May 06, 2020
Millennials sometimes get a bad rap from Baby Boomers and Generation X.
But contrary to some perceptions, millennial physicians in training are not more susceptible to burnout and lack of empathy than Gen Xers were.
A new study by researchers at Northwestern Medicine and Cleveland Clinic evaluated the vulnerability of millennials and Generation X physicians in training to burnout and lack of empathy. It found no significant differences between the generations.
The findings support the findings of previous studies, which have found empathy decreases over the course of training while depersonalization increases. Those changes happen equally among both millennial and Generation X doctors.
Depersonalization – the psychological withdrawal from relationships and the development of a callous or cynical attitude – can lead to burnout.

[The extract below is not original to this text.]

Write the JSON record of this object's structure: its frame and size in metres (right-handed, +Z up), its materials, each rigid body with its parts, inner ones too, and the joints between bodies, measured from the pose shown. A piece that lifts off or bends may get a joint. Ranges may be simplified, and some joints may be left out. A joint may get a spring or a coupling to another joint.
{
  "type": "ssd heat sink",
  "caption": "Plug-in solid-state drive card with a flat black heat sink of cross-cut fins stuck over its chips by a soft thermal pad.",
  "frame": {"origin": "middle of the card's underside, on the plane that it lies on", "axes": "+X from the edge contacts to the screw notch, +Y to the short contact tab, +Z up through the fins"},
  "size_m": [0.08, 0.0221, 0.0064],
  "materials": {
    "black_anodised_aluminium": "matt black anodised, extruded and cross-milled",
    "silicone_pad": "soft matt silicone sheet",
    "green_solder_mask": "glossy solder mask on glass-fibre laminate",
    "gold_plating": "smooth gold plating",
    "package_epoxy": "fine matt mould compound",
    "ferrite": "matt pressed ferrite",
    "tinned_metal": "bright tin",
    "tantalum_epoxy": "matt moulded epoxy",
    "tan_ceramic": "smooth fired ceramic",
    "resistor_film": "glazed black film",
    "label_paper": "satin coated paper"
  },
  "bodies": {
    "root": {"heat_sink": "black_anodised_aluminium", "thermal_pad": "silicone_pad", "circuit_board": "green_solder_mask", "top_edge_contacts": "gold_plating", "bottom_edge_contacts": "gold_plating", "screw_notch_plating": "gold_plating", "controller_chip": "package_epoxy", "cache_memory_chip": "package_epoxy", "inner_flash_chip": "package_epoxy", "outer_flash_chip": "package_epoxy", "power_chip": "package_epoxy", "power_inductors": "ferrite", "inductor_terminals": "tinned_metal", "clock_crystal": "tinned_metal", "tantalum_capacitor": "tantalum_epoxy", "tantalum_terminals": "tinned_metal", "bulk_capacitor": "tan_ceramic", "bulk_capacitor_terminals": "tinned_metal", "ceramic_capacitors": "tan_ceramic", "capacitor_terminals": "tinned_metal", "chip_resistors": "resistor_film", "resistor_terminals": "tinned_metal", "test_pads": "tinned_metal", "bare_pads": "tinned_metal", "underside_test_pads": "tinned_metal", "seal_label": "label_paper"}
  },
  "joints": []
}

"As millennial physicians are increasingly entering the workforce, people seem to be wondering what millennial doctors will be like, and I've heard older physicians opine that physician burnout is a bigger problem now due to generation vulnerability," said lead author Dr. Brandon Hamm, instructor of psychiatry and behavioral sciences at Northwestern University Feinberg School of Medicine.
"Our study provides a little more transparency that it's medical system-exposure – not generational traits – that is more likely to contribute to burnout seen in today's doctors."

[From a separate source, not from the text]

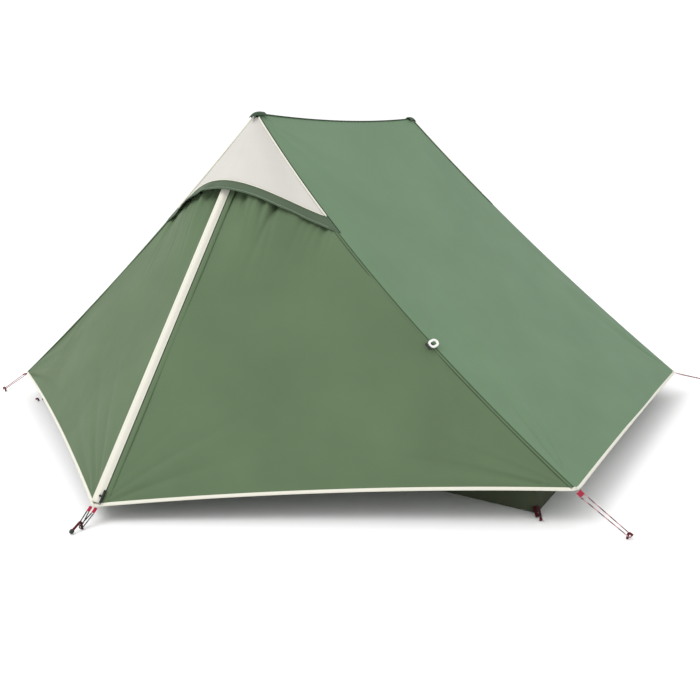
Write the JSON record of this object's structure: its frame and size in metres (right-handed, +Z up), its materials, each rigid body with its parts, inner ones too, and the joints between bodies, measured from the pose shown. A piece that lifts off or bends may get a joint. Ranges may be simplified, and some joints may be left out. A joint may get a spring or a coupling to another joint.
{
  "type": "ridge tent",
  "caption": "Two-pole ridge tent with sloping roof panels, zipped end vestibules under hoods, a hung inner tent with bathtub floor, guy lines and pegs.",
  "frame": {"origin": "on the ground, below the middle of the ridge", "axes": "+Z up, +Y along the ridge away from the front vestibule, +X across the tent"},
  "size_m": [2.686, 2.8872, 1.1344],
  "materials": {
    "fly_fabric": "coated taffeta, slight sheen",
    "door_fabric": "coated taffeta, slight sheen",
    "hood_fabric": "coated taffeta, slight sheen",
    "binding": "woven tape",
    "webbing": "woven webbing",
    "zip": "coil zip",
    "zip_slider": "painted",
    "guy_cord": "braided with a light fleck",
    "shock_cord": "braided elastic",
    "peg": "anodised, dark red",
    "elastic": "braided elastic",
    "toggle": "moulded",
    "floor_fabric": "coated, dark olive",
    "inner_fabric": "breathable weave",
    "pole": "glass fibre tube",
    "ferrule": "drawn tube",
    "rubber_parts": "moulded"
  },
  "bodies": {
    "shelter": {"apex_caps": "fly_fabric", "corner_tabs": "webbing", "fly_roof_left": "fly_fabric", "fly_roof_right": "fly_fabric", "front_brim": "fly_fabric", "front_gable": "door_fabric", "front_hood": "hood_fabric", "guy_line_front_left": "guy_cord", "guy_line_front_right": "guy_cord", "guy_line_rear_left": "guy_cord", "guy_line_rear_right": "guy_cord", "guy_pegs": "peg", "inner_corner_loops": "webbing", "inner_floor_tub": "floor_fabric", "inner_front_wall": "inner_fabric", "inner_hanging_straps": "inner_fabric", "inner_pegs": "peg", "inner_rear_wall": "inner_fabric", "inner_side_walls": "inner_fabric", "pole_bungees": "shock_cord", "pole_caps": "rubber_parts", "pole_feet": "rubber_parts", "pole_ferrules": "ferrule", "pole_sections": "pole", "rear_brim": "fly_fabric", "rear_gable": "door_fabric", "rear_hood": "hood_fabric", "shock_loop_front_left": "shock_cord", "shock_loop_front_right": "shock_cord", "shock_loop_rear_left": "shock_cord", "shock_loop_rear_right": "shock_cord", "side_hem_bindings": "binding", "tieback_loops": "elastic", "tieback_toggles": "toggle", "tip_pegs": "peg"},
    "front_right_door": {"door_front_right": "door_fabric", "door_hem_front_right": "binding", "door_tab_front_right": "webbing", "zip_chain_front_right": "zip"},
    "front_left_door": {"door_front_left": "door_fabric", "door_hem_front_left": "binding", "door_tab_front_left": "webbing", "zip_chain_front_left": "zip", "front_zip_flap": "binding"},
    "rear_right_door": {"door_hem_rear_right": "binding", "door_rear_right": "door_fabric", "door_tab_rear_right": "webbing", "zip_chain_rear_right": "zip", "rear_zip_flap": "binding"},
    "rear_left_door": {"door_hem_rear_left": "binding", "door_rear_left": "door_fabric", "door_tab_rear_left": "webbing", "zip_chain_rear_left": "zip"},
    "front_slider": {"front_zip_slider": "zip_slider"},
    "rear_slider": {"rear_zip_slider": "zip_slider"},
    "inner_front_door": {"inner_front_door": "inner_fabric"},
    "inner_rear_door": {"inner_rear_door": "inner_fabric"}
  },
  "joints": [
    {"name": "front_right_door_fold", "type": "hinge", "parent": "shelter", "child": "front_right_door", "pos_m": [0.00031, -0.75211, 0.86321], "axis": [-0.8365, -0.0519, 0.5454], "range_deg": [0, 130]},
    {"name": "front_left_door_fold", "type": "hinge", "parent": "shelter", "child": "front_left_door", "pos_m": [-0.00031, -0.75211, 0.86321], "axis": [-0.8365, 0.0519, -0.5454], "range_deg": [0, 130]},
    {"name": "rear_right_door_fold", "type": "hinge", "parent": "shelter", "child": "rear_right_door", "pos_m": [0.00031, 0.75211, 0.86321], "axis": [0.8365, -0.0519, -0.5454], "range_deg": [0, 130]},
    {"name": "rear_left_door_fold", "type": "hinge", "parent": "shelter", "child": "rear_left_door", "pos_m": [-0.00031, 0.75211, 0.86321], "axis": [0.8365, 0.0519, 0.5454], "range_deg": [0, 130]},
    {"name": "front_zip_slide", "type": "slide", "parent": "front_right_door", "child": "front_slider", "axis": [0, 0.5988, 0.8009], "range_m": [0, 0.915]},
    {"name": "rear_zip_slide", "type": "slide", "parent": "rear_left_door", "child": "rear_slider", "axis": [0, -0.5988, 0.8009], "range_m": [0, 0.915]},
    {"name": "inner_front_door_swing", "type": "hinge", "parent": "shelter", "child": "inner_front_door", "pos_m": [-0.44, -0.639, 0.1205], "axis": [0.5022, 0.1364, 0.8539], "range_deg": [0, 90]},
    {"name": "inner_rear_door_swing", "type": "hinge", "parent": "shelter", "child": "inner_rear_door", "pos_m": [0.44, 0.639, 0.1205], "axis": [-0.5022, -0.1364, 0.8539], "range_deg": [0, 90]}
  ]
}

While there were no obvious generational differences, researchers found that Hispanic/Latino physicians in training had higher empathy scores and less burnout than their Caucasian counterparts.
Why is physician burnout such a significant issue? Not only does it affect the physical and mental health of the doctors, but it also can lead to poorer patient outcomes. Some reports on burnout have shown an increase in risks to patients and spikes in malpractice claims.
Hamm says early interventions are needed to slow it down.
"The first year of residency can be really rigorous and have a negative psychological impact on physicians in training, which can lead to dysfunctional coping strategies like substance abuse," he said. "We need to be researching interventions that not only slow this empathy decline but bolster physicians' communities so they feel supported and less isolation."
The study, which included 588 residents and fellows, was published in the journal Academic Psychiatry.